> [THE PROBLEM] Give again only the lines beginning with the one that contains "Model this object" and ending with the one that contains "WALL_FOOT_RADIUS = 0.008"; include both of those lines.
——
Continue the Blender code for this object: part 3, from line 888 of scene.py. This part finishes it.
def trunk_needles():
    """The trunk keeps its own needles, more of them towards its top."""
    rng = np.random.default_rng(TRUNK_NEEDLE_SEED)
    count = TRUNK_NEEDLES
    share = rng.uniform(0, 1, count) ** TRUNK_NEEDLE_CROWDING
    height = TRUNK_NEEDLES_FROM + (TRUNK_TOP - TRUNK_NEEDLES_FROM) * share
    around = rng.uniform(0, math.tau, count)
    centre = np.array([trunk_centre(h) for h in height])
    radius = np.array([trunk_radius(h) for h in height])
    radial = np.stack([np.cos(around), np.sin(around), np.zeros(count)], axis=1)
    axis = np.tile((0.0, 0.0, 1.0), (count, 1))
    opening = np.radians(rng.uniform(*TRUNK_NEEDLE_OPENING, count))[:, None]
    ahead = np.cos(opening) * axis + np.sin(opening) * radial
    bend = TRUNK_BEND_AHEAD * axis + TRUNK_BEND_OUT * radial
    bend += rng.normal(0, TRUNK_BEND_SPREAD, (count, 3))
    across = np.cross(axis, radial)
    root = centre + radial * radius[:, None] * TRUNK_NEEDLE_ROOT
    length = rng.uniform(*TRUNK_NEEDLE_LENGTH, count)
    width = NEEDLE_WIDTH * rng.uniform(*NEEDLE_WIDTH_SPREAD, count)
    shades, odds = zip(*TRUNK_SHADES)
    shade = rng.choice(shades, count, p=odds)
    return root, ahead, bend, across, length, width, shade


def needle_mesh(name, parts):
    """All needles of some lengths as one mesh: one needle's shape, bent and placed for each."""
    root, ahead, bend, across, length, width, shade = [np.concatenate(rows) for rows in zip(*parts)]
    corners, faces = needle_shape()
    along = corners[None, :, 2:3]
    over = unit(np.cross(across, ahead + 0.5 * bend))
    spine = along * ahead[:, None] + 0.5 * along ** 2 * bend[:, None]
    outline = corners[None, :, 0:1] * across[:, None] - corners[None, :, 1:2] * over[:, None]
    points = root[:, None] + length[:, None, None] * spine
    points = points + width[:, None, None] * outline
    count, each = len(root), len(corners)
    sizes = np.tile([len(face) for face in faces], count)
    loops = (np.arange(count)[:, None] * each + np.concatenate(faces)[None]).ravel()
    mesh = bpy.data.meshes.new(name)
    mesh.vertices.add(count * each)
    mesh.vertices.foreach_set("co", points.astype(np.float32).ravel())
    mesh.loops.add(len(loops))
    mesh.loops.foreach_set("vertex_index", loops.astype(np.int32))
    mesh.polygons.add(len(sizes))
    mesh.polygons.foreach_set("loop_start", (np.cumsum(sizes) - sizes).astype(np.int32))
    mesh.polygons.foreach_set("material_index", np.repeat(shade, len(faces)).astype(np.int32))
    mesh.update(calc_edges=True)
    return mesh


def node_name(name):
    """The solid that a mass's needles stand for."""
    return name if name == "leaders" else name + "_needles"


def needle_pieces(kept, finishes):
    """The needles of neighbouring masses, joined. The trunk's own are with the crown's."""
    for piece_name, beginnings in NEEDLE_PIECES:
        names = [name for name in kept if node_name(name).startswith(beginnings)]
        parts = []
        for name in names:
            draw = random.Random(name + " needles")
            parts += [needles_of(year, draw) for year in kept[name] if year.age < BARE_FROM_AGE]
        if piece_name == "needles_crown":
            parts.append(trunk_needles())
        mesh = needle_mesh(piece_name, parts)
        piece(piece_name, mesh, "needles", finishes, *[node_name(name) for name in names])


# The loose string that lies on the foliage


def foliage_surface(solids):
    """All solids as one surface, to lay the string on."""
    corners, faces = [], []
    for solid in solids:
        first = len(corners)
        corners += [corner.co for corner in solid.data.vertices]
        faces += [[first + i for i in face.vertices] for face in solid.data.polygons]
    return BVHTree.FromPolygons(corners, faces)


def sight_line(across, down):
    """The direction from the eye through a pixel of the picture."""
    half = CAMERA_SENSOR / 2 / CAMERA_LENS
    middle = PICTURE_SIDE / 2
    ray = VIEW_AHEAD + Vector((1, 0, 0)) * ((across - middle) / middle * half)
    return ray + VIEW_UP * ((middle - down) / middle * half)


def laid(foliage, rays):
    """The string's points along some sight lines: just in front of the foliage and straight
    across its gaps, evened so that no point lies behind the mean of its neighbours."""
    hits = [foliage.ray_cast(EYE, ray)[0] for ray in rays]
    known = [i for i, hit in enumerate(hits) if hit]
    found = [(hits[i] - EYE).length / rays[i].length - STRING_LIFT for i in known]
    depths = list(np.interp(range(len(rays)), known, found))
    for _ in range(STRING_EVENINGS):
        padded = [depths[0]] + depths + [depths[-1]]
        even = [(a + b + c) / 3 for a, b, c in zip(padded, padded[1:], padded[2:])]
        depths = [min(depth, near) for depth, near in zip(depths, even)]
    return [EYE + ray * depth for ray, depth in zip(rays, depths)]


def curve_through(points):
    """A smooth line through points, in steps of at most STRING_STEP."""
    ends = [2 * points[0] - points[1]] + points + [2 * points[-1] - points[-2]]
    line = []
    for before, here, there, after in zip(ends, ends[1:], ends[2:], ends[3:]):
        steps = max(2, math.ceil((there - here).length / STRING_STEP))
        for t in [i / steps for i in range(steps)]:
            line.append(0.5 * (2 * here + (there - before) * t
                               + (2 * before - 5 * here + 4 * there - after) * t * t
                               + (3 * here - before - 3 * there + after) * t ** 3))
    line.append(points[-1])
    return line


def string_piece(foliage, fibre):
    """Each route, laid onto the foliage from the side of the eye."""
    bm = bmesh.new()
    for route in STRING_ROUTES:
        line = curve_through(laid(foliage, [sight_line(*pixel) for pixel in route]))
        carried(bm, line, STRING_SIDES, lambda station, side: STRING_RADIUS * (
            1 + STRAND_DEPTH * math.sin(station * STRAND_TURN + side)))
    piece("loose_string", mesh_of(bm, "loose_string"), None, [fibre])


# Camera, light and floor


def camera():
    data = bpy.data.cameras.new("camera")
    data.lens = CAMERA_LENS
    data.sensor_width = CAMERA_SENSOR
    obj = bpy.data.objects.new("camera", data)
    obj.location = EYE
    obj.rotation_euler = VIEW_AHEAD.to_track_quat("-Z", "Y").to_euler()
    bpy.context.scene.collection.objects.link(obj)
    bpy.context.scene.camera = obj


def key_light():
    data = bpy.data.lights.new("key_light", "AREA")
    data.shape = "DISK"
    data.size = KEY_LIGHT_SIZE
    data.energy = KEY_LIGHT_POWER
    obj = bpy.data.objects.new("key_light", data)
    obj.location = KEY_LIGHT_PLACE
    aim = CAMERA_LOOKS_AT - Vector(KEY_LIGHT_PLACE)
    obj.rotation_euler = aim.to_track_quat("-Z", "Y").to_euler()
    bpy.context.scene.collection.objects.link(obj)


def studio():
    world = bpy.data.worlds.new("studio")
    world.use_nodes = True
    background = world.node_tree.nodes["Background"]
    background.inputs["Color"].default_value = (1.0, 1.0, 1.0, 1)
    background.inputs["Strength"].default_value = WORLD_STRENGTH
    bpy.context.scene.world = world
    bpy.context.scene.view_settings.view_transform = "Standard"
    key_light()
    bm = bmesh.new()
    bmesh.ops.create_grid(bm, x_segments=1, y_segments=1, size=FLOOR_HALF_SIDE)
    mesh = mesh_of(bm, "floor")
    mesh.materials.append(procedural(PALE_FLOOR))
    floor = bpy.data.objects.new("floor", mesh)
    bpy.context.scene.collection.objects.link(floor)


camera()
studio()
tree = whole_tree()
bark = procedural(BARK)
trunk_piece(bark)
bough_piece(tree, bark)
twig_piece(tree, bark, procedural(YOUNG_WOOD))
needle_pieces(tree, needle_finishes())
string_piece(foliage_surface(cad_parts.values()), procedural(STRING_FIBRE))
——
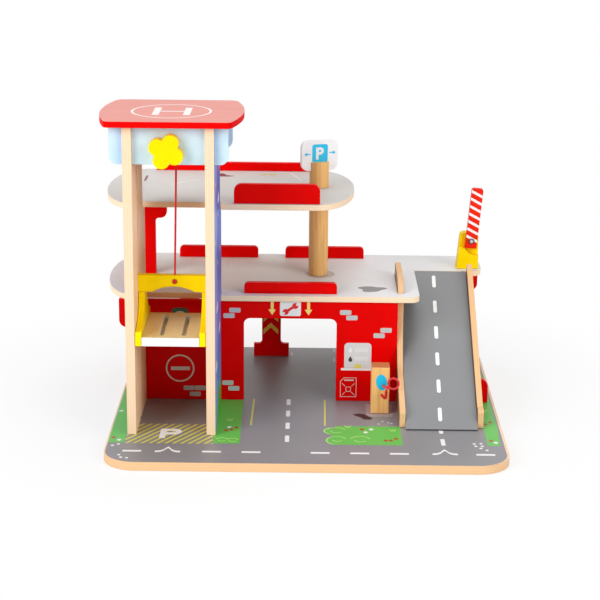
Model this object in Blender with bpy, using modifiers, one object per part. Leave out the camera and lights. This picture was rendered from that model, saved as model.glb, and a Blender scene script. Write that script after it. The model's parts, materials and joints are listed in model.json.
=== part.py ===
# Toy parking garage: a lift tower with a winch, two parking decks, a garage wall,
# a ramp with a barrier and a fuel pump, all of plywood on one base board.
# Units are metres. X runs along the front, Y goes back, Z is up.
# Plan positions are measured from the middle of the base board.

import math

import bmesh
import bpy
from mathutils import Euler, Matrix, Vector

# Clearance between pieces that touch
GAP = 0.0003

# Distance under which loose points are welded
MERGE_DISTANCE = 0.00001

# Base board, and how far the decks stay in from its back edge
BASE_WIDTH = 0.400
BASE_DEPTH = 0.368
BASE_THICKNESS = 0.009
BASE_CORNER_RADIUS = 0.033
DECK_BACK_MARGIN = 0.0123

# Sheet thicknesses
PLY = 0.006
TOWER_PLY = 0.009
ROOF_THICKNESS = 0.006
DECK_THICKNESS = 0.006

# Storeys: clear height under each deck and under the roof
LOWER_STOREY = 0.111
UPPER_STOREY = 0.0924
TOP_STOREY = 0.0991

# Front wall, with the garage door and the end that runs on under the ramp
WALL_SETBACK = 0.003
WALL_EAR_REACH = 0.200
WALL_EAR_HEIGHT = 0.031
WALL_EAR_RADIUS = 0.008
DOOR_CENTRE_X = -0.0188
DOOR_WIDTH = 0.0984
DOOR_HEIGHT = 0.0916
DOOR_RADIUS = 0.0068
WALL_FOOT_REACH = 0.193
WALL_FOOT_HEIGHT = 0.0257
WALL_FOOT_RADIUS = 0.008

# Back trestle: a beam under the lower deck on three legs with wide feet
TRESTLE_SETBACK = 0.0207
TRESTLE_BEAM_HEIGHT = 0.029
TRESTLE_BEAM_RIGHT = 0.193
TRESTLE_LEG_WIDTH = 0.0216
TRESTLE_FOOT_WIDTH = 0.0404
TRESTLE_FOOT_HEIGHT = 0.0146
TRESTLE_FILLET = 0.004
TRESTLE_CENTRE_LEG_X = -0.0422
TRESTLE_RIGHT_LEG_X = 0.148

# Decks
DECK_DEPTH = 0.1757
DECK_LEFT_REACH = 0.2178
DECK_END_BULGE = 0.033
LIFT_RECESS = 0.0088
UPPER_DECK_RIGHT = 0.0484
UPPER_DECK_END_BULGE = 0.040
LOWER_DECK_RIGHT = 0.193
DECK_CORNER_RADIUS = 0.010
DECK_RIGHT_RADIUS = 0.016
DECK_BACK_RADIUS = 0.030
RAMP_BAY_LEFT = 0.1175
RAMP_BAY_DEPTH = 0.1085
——
> [RESPONSE]
Model this object in Blender with bpy, using modifiers, one object per part. Leave out the camera and lights. This picture was rendered from that model, saved as model.glb, and a Blender scene script. Write that script after it. The model's parts, materials and joints are listed in model.json.
=== part.py ===
# Toy parking garage: a lift tower with a winch, two parking decks, a garage wall,
# a ramp with a barrier and a fuel pump, all of plywood on one base board.
# Units are metres. X runs along the front, Y goes back, Z is up.
# Plan positions are measured from the middle of the base board.

import math

import bmesh
import bpy
from mathutils import Euler, Matrix, Vector

# Clearance between pieces that touch
GAP = 0.0003

# Distance under which loose points are welded
MERGE_DISTANCE = 0.00001

# Base board, and how far the decks stay in from its back edge
BASE_WIDTH = 0.400
BASE_DEPTH = 0.368
BASE_THICKNESS = 0.009
BASE_CORNER_RADIUS = 0.033
DECK_BACK_MARGIN = 0.0123

# Sheet thicknesses
PLY = 0.006
TOWER_PLY = 0.009
ROOF_THICKNESS = 0.006
DECK_THICKNESS = 0.006

# Storeys: clear height under each deck and under the roof
LOWER_STOREY = 0.111
UPPER_STOREY = 0.0924
TOP_STOREY = 0.0991

# Front wall, with the garage door and the end that runs on under the ramp
WALL_SETBACK = 0.003
WALL_EAR_REACH = 0.200
WALL_EAR_HEIGHT = 0.031
WALL_EAR_RADIUS = 0.008
DOOR_CENTRE_X = -0.0188
DOOR_WIDTH = 0.0984
DOOR_HEIGHT = 0.0916
DOOR_RADIUS = 0.0068
WALL_FOOT_REACH = 0.193
WALL_FOOT_HEIGHT = 0.0257
WALL_FOOT_RADIUS = 0.008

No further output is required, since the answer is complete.